When it comes to opening checking or savings accounts, you may be unsure whether to use a bank or a credit union. The main difference between the two is that banks make a profit and credit unions are not-for-profit.

When you join a credit union, you become a member of that union. This entitles you to perks like higher interest rates, consumer loans, other financial perks, and a small “ownership” as a member.

When you join a bank, however, you become their customer.  Stockholders own banks, not the customers.

When it comes to a savings vs. checking account, either account is safe in both banks and credit unions. However, you may slightly benefit from a credit union. You are likely to pay lower fees and gain higher interest payments.

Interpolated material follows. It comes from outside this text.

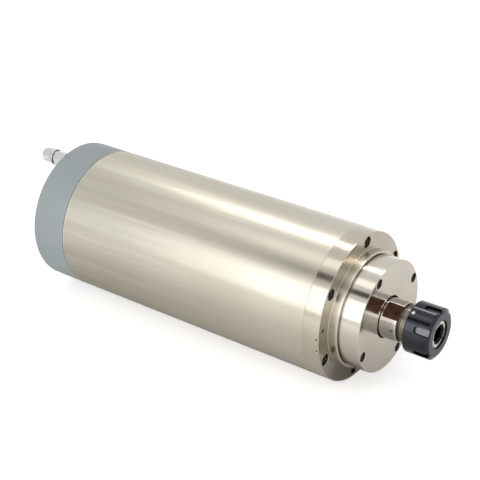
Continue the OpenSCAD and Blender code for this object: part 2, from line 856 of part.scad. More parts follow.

Should You Have Both Bank Accounts?

Up until now, we have been separating checking vs. savings accounts. But it is important to remember that they actually work best when used simultaneously.

Since each account offers two unique but important sets of benefits, opening both accounts will aid you in being smarter with your money.

The checking account will make it easy to do all your everyday purchases. The savings accounts will make it easier to save money in case of an emergency or a future large purchase.

Checking vs. Savings Accounts: Making the Choice

When it comes time to open a savings account, a checking account, or both, the key is to pay attention. Take the time to consider your needs of a savings vs. checking account. Then do some comparison-shopping between banks or credit union branches to find the best policies that match your financial habits.

Do not forget to read all the fine print. While it may feel like a hassle to read the boring details of each account, remember that these are the accounts that will hold all of your hard-earned money. It is worth spending a little time reading.

Now that you understand the differences between checking vs. savings, you can begin your search for the perfect accounts for you and your family.